Materials provided —
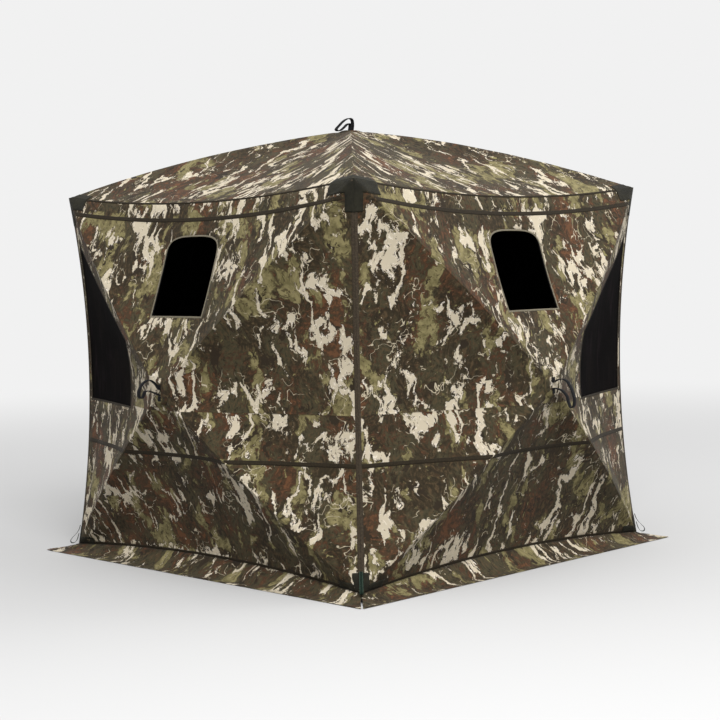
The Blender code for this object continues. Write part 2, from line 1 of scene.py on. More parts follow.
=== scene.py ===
"""The looks of a pop-up ground blind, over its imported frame: fabric, webbing, print."""

import json
from math import cos, pi, radians, sin

import bpy
import numpy as np
from mathutils import Matrix, Vector
from mathutils.geometry import delaunay_2d_cdt
from mathutils.kdtree import KDTree


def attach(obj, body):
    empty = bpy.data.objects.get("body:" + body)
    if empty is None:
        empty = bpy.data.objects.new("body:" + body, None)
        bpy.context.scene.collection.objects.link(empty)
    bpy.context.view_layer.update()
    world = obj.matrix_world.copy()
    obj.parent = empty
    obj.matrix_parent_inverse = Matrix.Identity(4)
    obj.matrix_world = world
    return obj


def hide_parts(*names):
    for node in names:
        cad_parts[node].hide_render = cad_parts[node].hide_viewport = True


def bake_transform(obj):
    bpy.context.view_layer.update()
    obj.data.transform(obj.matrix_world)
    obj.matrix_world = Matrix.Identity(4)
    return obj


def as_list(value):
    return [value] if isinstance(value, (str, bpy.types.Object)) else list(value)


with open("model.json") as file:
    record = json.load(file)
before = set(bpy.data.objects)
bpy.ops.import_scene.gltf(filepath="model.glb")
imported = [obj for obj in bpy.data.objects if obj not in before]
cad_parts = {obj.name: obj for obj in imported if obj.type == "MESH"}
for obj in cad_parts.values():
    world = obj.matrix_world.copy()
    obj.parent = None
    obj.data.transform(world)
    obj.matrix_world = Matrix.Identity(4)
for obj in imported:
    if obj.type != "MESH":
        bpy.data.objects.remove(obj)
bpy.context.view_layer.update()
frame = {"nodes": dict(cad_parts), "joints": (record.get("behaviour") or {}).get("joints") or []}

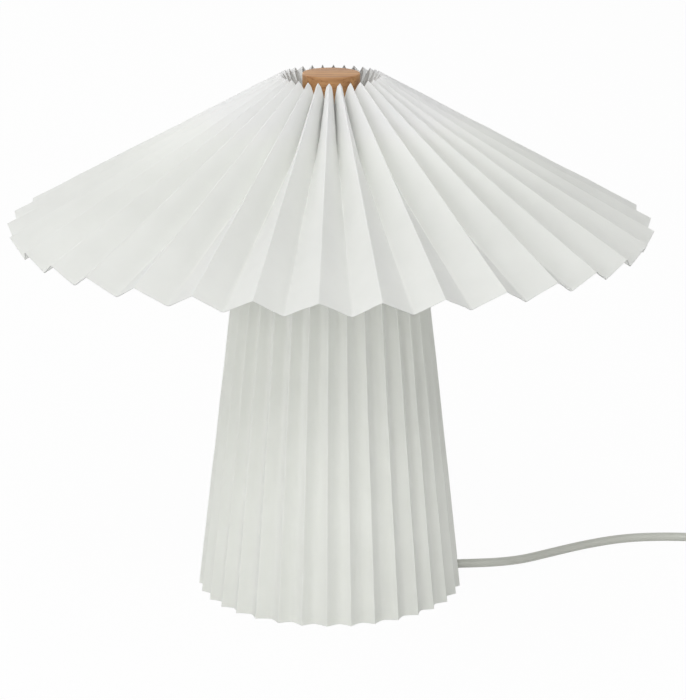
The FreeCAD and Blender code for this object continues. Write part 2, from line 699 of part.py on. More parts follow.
def lampholder_block():
    block_r = HOLDER_R - HOLDER_WALL - HOLDER_BLOCK_GAP
    body = cylinder(block_r, HOLDER_BLOCK_H, vec(0, 0, BLOCK_Z))
    for side in (-1, 1):
        corner = vec(side * WELL_OFFSET - WELL_W / 2, -block_r, BLOCK_Z)
        body = body.cut(Part.makeBox(WELL_W, WELL_D, WELL_H, corner))
    return body


def lampholder_thread():
    return ring(THREAD_SHELL_R, THREAD_BORE_R, THREAD_SHELL_H, vec(0, 0, THREAD_SHELL_Z))


def lampholder_tongue():
    strip = Part.makeBox(TONGUE_L, TONGUE_W, TONGUE_T, vec(-TONGUE_L / 2, -TONGUE_W / 2, TONGUE_Z))
    dome = cylinder(TONGUE_DOME_R, TONGUE_DOME_H, vec(0, 0, TONGUE_Z))
    return strip.fuse(dome)


# ---- bulb ------------------------------------------------------------------
BULB_CONTACT_Z = TONGUE_Z + TONGUE_DOME_H
BULB_CAP_Z = BULB_CONTACT_Z + BULB_TIP_H
BULB_COLLAR_Z = HOLDER_RIM_Z + BULB_COLLAR_GAP
BULB_COLLAR_TOP_Z = BULB_COLLAR_Z + BULB_COLLAR_H
GLOBE_Z = BULB_COLLAR_TOP_Z + math.sqrt(BULB_GLOBE_R ** 2 - GLOBE_RIM_R ** 2)


def bulb_contact():
    tip = cylinder(BULB_TIP_R, BULB_TIP_H - BULB_INSULATOR_H, vec(0, 0, BULB_CONTACT_Z))
    insulator = cylinder(BULB_INSULATOR_R, BULB_INSULATOR_H, vec(0, 0, BULB_CAP_Z - BULB_INSULATOR_H))
    return tip.fuse(insulator)


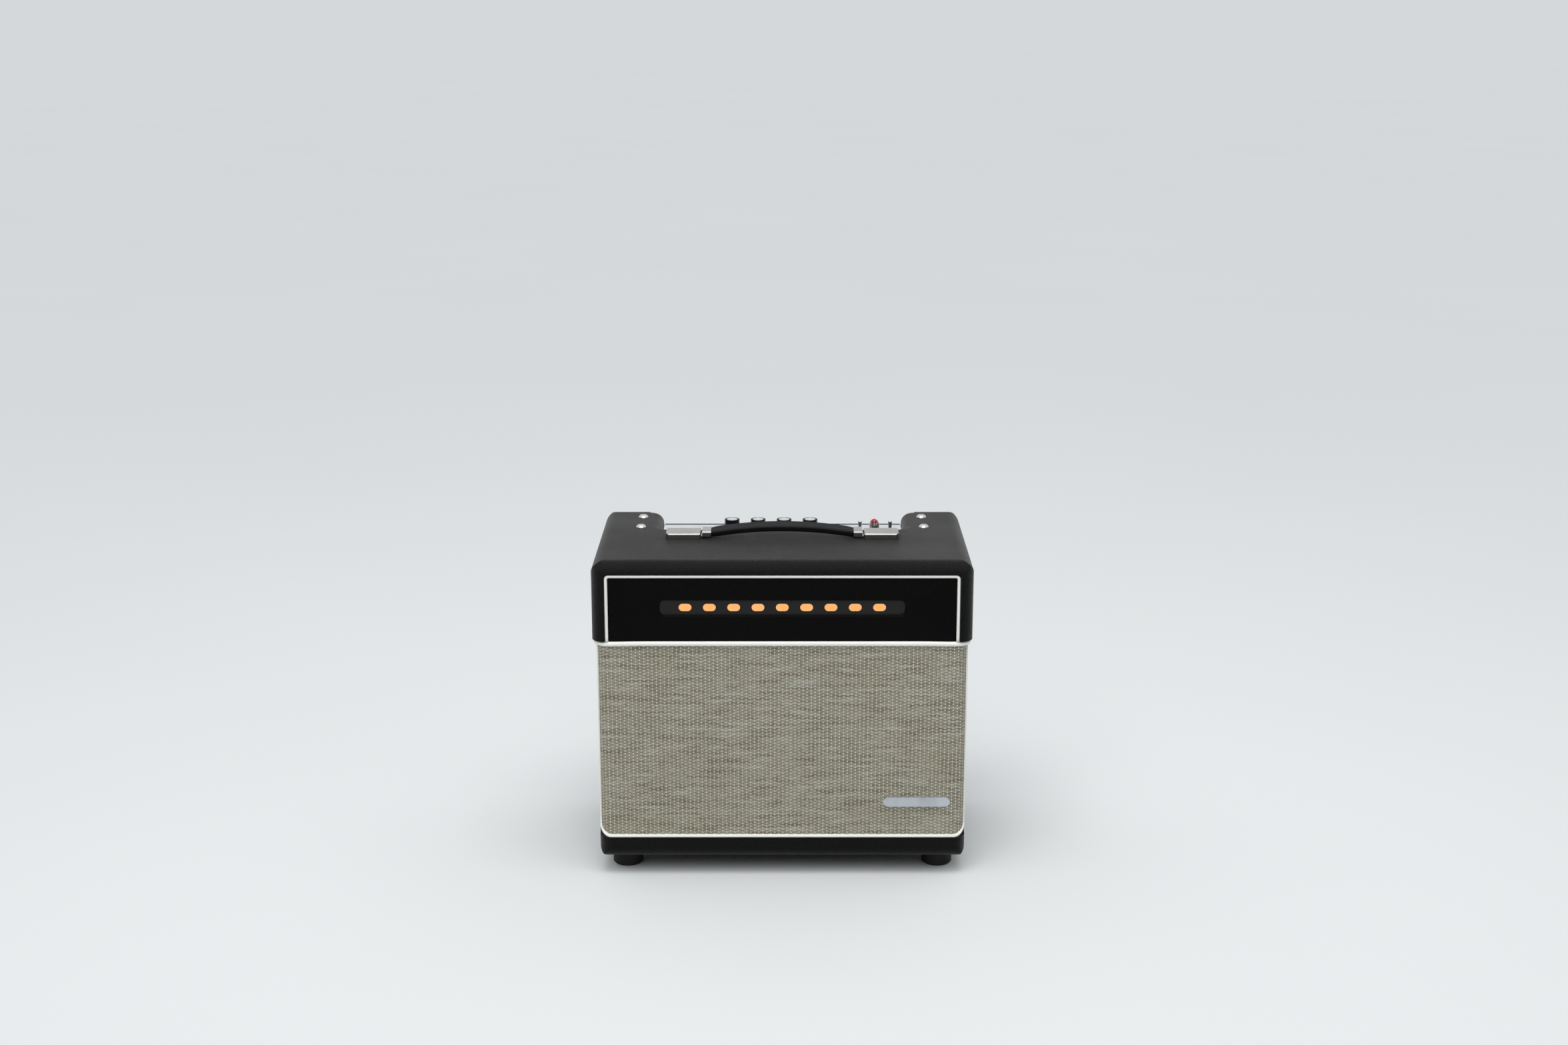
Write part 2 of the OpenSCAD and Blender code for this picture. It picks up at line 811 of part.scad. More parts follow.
module pots() {
    color("#9a9da0") for (i = [1 : knob_count]) translate([knob_x(i), control_y, 0])
        difference() {
            union() {
                translate([0, 0, pan_top_z - pot_h]) cylinder(r = pot_r, h = pot_h - GAP / 2);
                translate([0, 0, pan_top_z - 1]) cylinder(r = bush_r, h = plate_t + 1 + bush_top);
                translate([-pot_lug_w / 2, -pot_r - 5, pan_top_z - pot_h])
                    cube([pot_lug_w, pot_lug_l, 1.5]);
            }
            translate([0, 0, pan_top_z - pot_h + pot_base_t]) cylinder(r = shaft_r + 0.05, h = BIG);
        }
}

// A hexagon nut standing on the plate.
module plate_nut(bore_r, across_flats, nut_h) {
    difference() {
        cylinder(d = across_flats / cos(30), h = nut_h, $fn = 6);
        translate([0, 0, -1]) cylinder(r = bore_r, h = nut_h + 2);
    }
}

module control_nuts() {
    color("#c4c7ca") translate([0, control_y, plate_z]) {
        for (i = [1 : knob_count]) translate([knob_x(i), 0, 0])
            plate_nut(bush_r + 0.05, nut_af, nut_t);
        for (x = [standby_x, power_x]) translate([x, 0, 0])
            plate_nut(toggle_thread_r + 0.05, toggle_nut_af, toggle_nut_t);
        translate([jack_x, 0, 0]) plate_nut(jack_r + 0.05, jack_nut_af, jack_nut_t);
    }
}

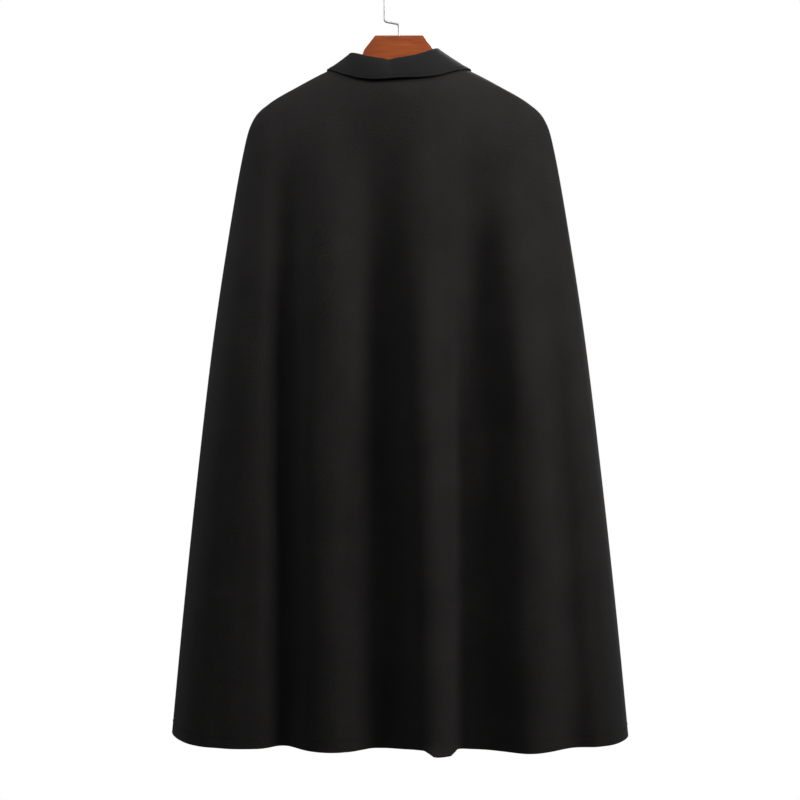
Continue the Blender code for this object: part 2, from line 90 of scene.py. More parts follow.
def set_up(node, **given):
    """Sets a node up: words in small letters are its settings, the others are its sockets.

    A socket's name has underscores for spaces. It takes a value, or another node's output.
    """
    for name, value in given.items():
        if name[0].islower():
            setattr(node, name, value)
            continue
        socket = node.inputs[name.replace("_", " ")]
        if isinstance(value, bpy.types.NodeSocket):
            node.id_data.links.new(value, socket)
        elif socket.type == "RGBA" and len(value) == 3:
            socket.default_value = (*value, 1.0)
        else:
            socket.default_value = value
    return node


def add_node(tree, kind, **given):
    return set_up(tree.nodes.new(kind), **given)


def mixed(tree, share, first, second):
    """A shader that goes from the first to the second as share goes from 0 to 1."""
    made = add_node(tree, "ShaderNodeMixShader", Fac=share)
    tree.links.new(first, made.inputs[1])
    tree.links.new(second, made.inputs[2])
    return made.outputs["Shader"]


def shown_to_camera(tree, seen, unseen):
    """One shader where the camera looks at it, and another where it only lights the scene."""
    path = add_node(tree, "ShaderNodeLightPath")
    return mixed(tree, path.outputs["Is Camera Ray"], unseen, seen)


# %% [markdown]
# ## Light for black cloth
# Black cloth shows its folds only where light grazes them, so most of the light comes from one
# side, through a large soft panel. A second panel overhead lifts the shoulders, a weak third one
# on the far side opens the dark flanks, and a fourth lights the fronts, which face away from the
# camera. A dim, even sky keeps the deepest folds from going out altogether. The sky that the
# camera sees is plain white, and the floor is pale and plain, so nothing competes with the cape.
# Two large cards light the wire hook alone, because bright metal only looks bright when it
# mirrors something.

# %% Lights, sky and floor
WHITE = (1.0, 1.0, 1.0)
SKY_LIGHT = 0.10
FLOOR_WHITE = (0.88, 0.88, 0.88)
FLOOR_BOUNCE = (0.20, 0.20, 0.20)
FLOOR_Z = -1.75
FLOOR_RADIUS = 9.0
FLOOR_FADE = (0.5, 2.0)
Panel = namedtuple("Panel", "name place target width height power")
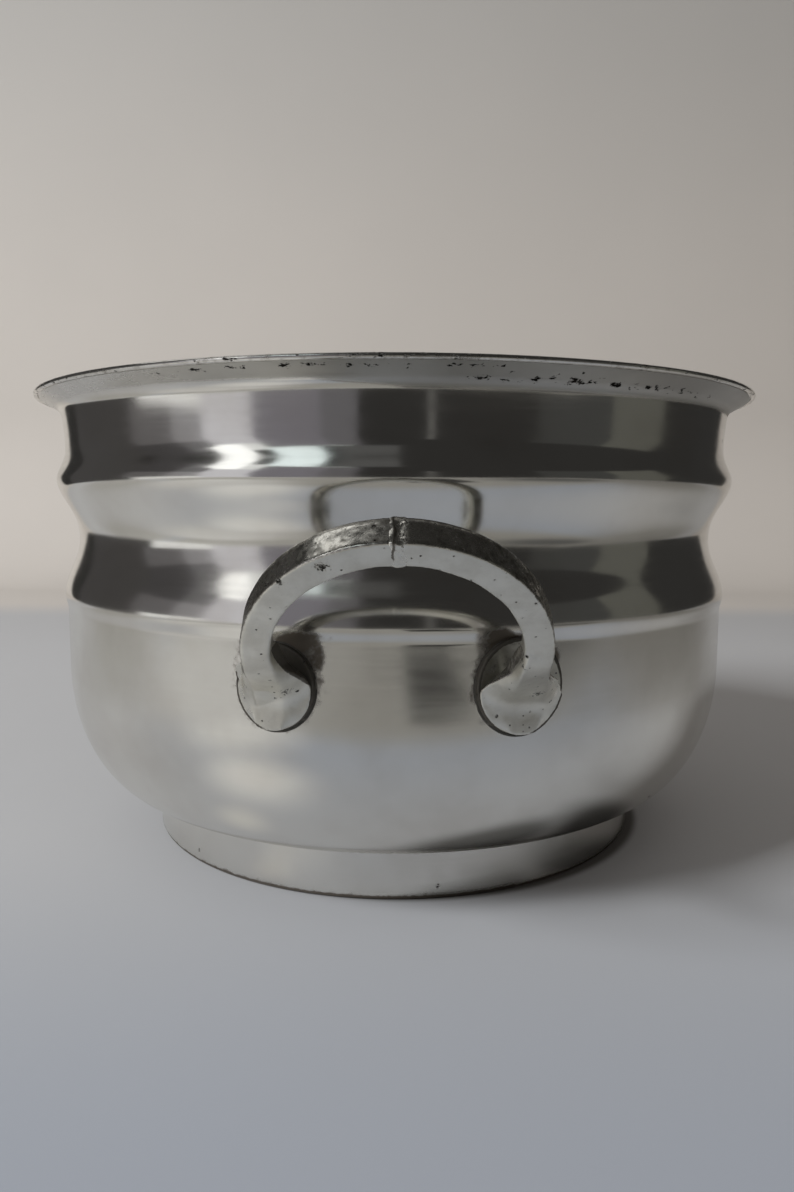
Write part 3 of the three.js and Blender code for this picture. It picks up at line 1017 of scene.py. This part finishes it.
def rubbed(seat, across):
    """How far tarnish is rubbed off along the top side of an arm."""
    if seat.place == "back":
        return BACK_RUBBED
    return np.max([most * bell(across, middle, reach, 4) for middle, reach, most in RUBBED], axis=0)


def arm_tarnish(seat, places, outer):
    """Tarnish near the pad and on the bar's outer side, and painted shade in the corner at the pad and
    along the fan's edge.
    """
    on_pad = seen_from(seated_frame(seat), places).T
    away = np.linalg.norm(places - np.array(pad_frame(seat.side, seat.turn).translation), axis=1)
    left = lerp(*SIDE_TARNISH, rubbed(seat, places[:, 0]))
    tarnish = ARM_TARNISH + halo(away, *ROOT_HALO) + left * outer * ramp(away, *SIDE_STARTS)
    tarnish += ARM_CORNER_SHADE[seat.side] * corner_share(seat.side, *on_pad)
    return np.clip(tarnish + outer_rim(seat.side, *on_pad), 0, 1)


def arm_marks(seat, places):
    """Clusters of pits, on the front handle only."""
    marks = np.zeros(len(places))
    if seat.place == "front":
        for *middle, size in ARM_MARKS:
            marks = np.maximum(marks, bell(np.linalg.norm(places - middle, axis=1), 0, size))
    return marks


def arm(seat, material):
    mesh = arm_mesh(seat)
    outer = outer_side(mesh)
    mesh.transform(Matrix.Rotation(seat.turn, 4, "Z"))
    places = coordinates(mesh)
    upward = normals_of(mesh)[:, 2]
    paint(
        mesh,
        tarnish=arm_tarnish(seat, places, outer),
        satin=np.clip(1 - 2 * upward - outer, 0, 1),
        marks=arm_marks(seat, places))
    add_piece(mesh, material, seat.node("arm"), CAST_SHARPNESS)


# Pads and solder

def pad(seat, material):
    """A round plate with an eased edge, seated in the wall."""
    edge = PAD_RADII[seat.side]
    outline = [(0, -PAD_SEAT), (edge, -PAD_SEAT)]
    outline += arc((edge - PAD_EDGE, PAD_THICKNESS - PAD_EDGE), (PAD_EDGE, PAD_EDGE), 0)
    outline += straight(outline[-1], (0, PAD_THICKNESS), PAD_RINGS)
    mesh = mesh_of(seat.node("pad_fine"), *revolve(outline, PAD_SEGMENTS))
    roughen(mesh, seat.side + PAD_SEED, PAD_BUMPS)
    places = coordinates(mesh)
    # Painted shade: the inner half is darker, most on the left pad, and the rim is full dark where the pad
    # meets the wall; the outer half is a little tarnished.
    tarnish = np.where(seat.side * places[:, 0] > 0, PAD_OUTER_TARNISH, PAD_INNER_SHADE[seat.side])
    tarnish[np.hypot(places[:, 0], places[:, 1]) > edge - PAD_RIM] = 1.0
    mesh.transform(seated_frame(seat))
    paint(mesh, tarnish=tarnish, satin=1, marks=0)
    add_piece(mesh, material, seat.node("pad"))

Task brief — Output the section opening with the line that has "Write part 3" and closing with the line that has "# Pads and solder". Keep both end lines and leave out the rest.

Answer to this task —
Write part 3 of the three.js and Blender code for this picture. It picks up at line 1017 of scene.py. This part finishes it.
def rubbed(seat, across):
    """How far tarnish is rubbed off along the top side of an arm."""
    if seat.place == "back":
        return BACK_RUBBED
    return np.max([most * bell(across, middle, reach, 4) for middle, reach, most in RUBBED], axis=0)


def arm_tarnish(seat, places, outer):
    """Tarnish near the pad and on the bar's outer side, and painted shade in the corner at the pad and
    along the fan's edge.
    """
    on_pad = seen_from(seated_frame(seat), places).T
    away = np.linalg.norm(places - np.array(pad_frame(seat.side, seat.turn).translation), axis=1)
    left = lerp(*SIDE_TARNISH, rubbed(seat, places[:, 0]))
    tarnish = ARM_TARNISH + halo(away, *ROOT_HALO) + left * outer * ramp(away, *SIDE_STARTS)
    tarnish += ARM_CORNER_SHADE[seat.side] * corner_share(seat.side, *on_pad)
    return np.clip(tarnish + outer_rim(seat.side, *on_pad), 0, 1)


def arm_marks(seat, places):
    """Clusters of pits, on the front handle only."""
    marks = np.zeros(len(places))
    if seat.place == "front":
        for *middle, size in ARM_MARKS:
            marks = np.maximum(marks, bell(np.linalg.norm(places - middle, axis=1), 0, size))
    return marks


def arm(seat, material):
    mesh = arm_mesh(seat)
    outer = outer_side(mesh)
    mesh.transform(Matrix.Rotation(seat.turn, 4, "Z"))
    places = coordinates(mesh)
    upward = normals_of(mesh)[:, 2]
    paint(
        mesh,
        tarnish=arm_tarnish(seat, places, outer),
        satin=np.clip(1 - 2 * upward - outer, 0, 1),
        marks=arm_marks(seat, places))
    add_piece(mesh, material, seat.node("arm"), CAST_SHARPNESS)


# Pads and solder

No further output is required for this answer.